親ロシア派の地方政治家に選挙不正で禁錮刑、重要な議会選迫る中 モルドバ
(CNN) モルドバの裁判所は、政党資金をロシアから流用したとして、ロシア寄りの地方政治家に禁錮7年の判決を下した。
5日の判決を受けたエフゲニア・グシュル被告は、歴史的に親ロシア的な民族地域とされるモルドバ南部ガガウズ自治区の指導者。選挙不正の疑いで3月に拘束された。
ロイター通信によると、検察当局はグシュル被告が2019年から22年にかけて、イラン・ショル氏が設立した政党への資金提供のため、未申告の資金をモルドバに流用したと述べた。ショル氏は親ロシア派の実業家で、モルドバで詐欺罪で有罪判決を受け、現在は亡命生活を送っている。
グシュル被告の有罪判決は、重要なモルドバ議会選挙の数週間前に下された。旧ソ連圏の同国を率いる親欧米派のマイア・サンドゥ大統領は、議会での過半数維持を目指している。
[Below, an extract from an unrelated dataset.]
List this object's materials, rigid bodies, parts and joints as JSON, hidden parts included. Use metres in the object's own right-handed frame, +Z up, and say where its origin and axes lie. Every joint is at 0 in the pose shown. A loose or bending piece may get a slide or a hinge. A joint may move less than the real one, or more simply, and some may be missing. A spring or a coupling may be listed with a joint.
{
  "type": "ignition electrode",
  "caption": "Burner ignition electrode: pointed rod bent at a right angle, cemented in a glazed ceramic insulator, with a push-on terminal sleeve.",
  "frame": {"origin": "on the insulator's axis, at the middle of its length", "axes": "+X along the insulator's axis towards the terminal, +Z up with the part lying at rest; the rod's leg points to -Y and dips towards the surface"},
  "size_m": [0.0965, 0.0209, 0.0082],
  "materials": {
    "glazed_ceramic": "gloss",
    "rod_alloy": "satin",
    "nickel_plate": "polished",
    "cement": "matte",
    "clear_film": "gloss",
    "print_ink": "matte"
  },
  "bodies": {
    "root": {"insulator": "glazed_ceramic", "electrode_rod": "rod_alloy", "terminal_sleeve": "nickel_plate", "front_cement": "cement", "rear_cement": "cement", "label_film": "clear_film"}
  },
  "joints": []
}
サンドゥ氏は昨年、欧州連合(EU)加盟の是非を問う国民投票と同日に行われた投票で大統領に再選された。モルドバ国民は僅差(きんさ)で加盟を支持していた。検察によると、どちらの投票もショル氏が画策した大規模な買収工作によって汚点が付いていた。ショル氏は14年、モルドバの銀行からの10億ドル(現在のレートで約1470億円)盗難に関わった罪で有罪判決を受けて以来、ロシアで多くの時間を過ごしている。
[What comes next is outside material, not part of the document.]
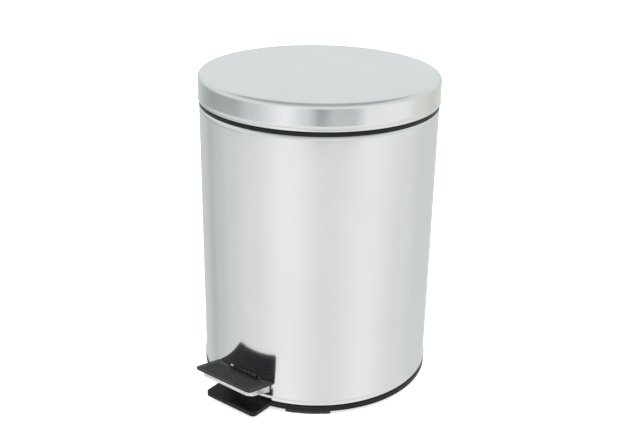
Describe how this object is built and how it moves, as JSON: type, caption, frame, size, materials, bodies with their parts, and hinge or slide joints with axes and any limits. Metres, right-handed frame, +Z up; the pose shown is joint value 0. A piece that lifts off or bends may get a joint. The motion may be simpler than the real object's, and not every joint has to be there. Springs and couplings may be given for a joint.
{
  "type": "pedal trash can",
  "caption": "Round steel pedal bin with a hinged lid opened by a foot pedal through a lever and push rod, and a lift-out inner bucket with a wire bail.",
  "frame": {"origin": "middle of the footprint on the floor: halfway between the front of the pedal tread and the back of the lid hinge, on the bin's plane of symmetry", "axes": "+Z up; the pedal points to -Y and the lid hinge is at +Y; +X is to the right seen from the front; the shell's axis is 7.5 mm behind the origin"},
  "size_m": [0.2068, 0.246, 0.2758],
  "materials": {
    "polished_steel": "mirror polished",
    "zinc_steel": "zinc plated",
    "black_steel": "semi-gloss black",
    "black_plastic": "fine moulded texture",
    "tread_plastic": "satin moulded",
    "bucket_plastic": "satin moulded",
    "nylon": "natural",
    "rubber": "matt"
  },
  "bodies": {
    "casing": {"outer_shell": "polished_steel", "top_rim": "black_plastic", "base_moulding": "black_plastic", "feet": "rubber", "fulcrum_bracket": "zinc_steel", "bracket_screws": "zinc_steel", "fulcrum_pin": "zinc_steel", "pin_clips": "zinc_steel", "rod_guides": "black_plastic", "guide_rivets": "polished_steel", "hinge_bracket": "black_steel", "bracket_rivets": "polished_steel", "hinge_pin": "zinc_steel", "hinge_pin_clip": "zinc_steel", "hinge_washers": "nylon", "lid_bumpers": "rubber"},
    "lid": {"lid_shell": "polished_steel", "lid_hinge_arm": "black_steel", "lid_rivets": "polished_steel"},
    "pedal": {"pedal_lever": "zinc_steel", "pedal_tread": "tread_plastic", "tread_screws": "zinc_steel", "pivot_bushes": "nylon", "lever_rod_pin": "zinc_steel"},
    "rod": {"push_rod": "zinc_steel", "rod_cross_pin": "zinc_steel"},
    "bucket": {"inner_bucket": "bucket_plastic"},
    "bail": {"bail_wire": "zinc_steel", "bail_grip": "black_plastic"}
  },
  "joints": [
    {"name": "lid_hinge", "type": "hinge", "parent": "casing", "child": "lid", "pos_m": [0, 0.117, 0.25], "axis": [-1, 0, 0], "range_deg": [0, 80]},
    {"name": "pedal_hinge", "type": "hinge", "parent": "casing", "child": "pedal", "pos_m": [0, -0.0305, 0.02], "axis": [1, 0, 0], "range_deg": [0, 8.75]},
    {"name": "rod_slide", "type": "slide", "parent": "casing", "child": "rod", "axis": [0, 0, 1], "range_m": [0, 0.02058]},
    {"name": "bucket_lift", "type": "slide", "parent": "casing", "child": "bucket", "axis": [0, 0, 1], "range_m": [0, 0.01]},
    {"name": "bail_hinge", "type": "hinge", "parent": "bucket", "child": "bail", "pos_m": [0, 0.0075, 0.233], "axis": [-1, 0, 0], "range_deg": [0, 8]}
  ],
  "couplings": [
    {"joint": "pedal_hinge", "follows": "lid_hinge", "ratio": 0.10937},
    {"joint": "rod_slide", "follows": "lid_hinge", "m_per_rad": 0.014732}
  ]
}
国民投票前、モルドバの国家警察長官は約13万人の国民がショル氏から総額1500万ドルを受け取ったと述べた。、反対票を投じるか、他者に反対票を投じるよう説得する見返りに金を渡していたとされる。長官は、ロシアがこの計画に資金提供していたことは「明らか」だと述べた。ロシア政府はモルドバへの政治干渉を否定している。
グシュル被告は現在禁止されているショル氏の政党の元幹事で、23年にガガウズ自治区の首長に選出された。この選挙でも、票の買収疑惑が浮上した。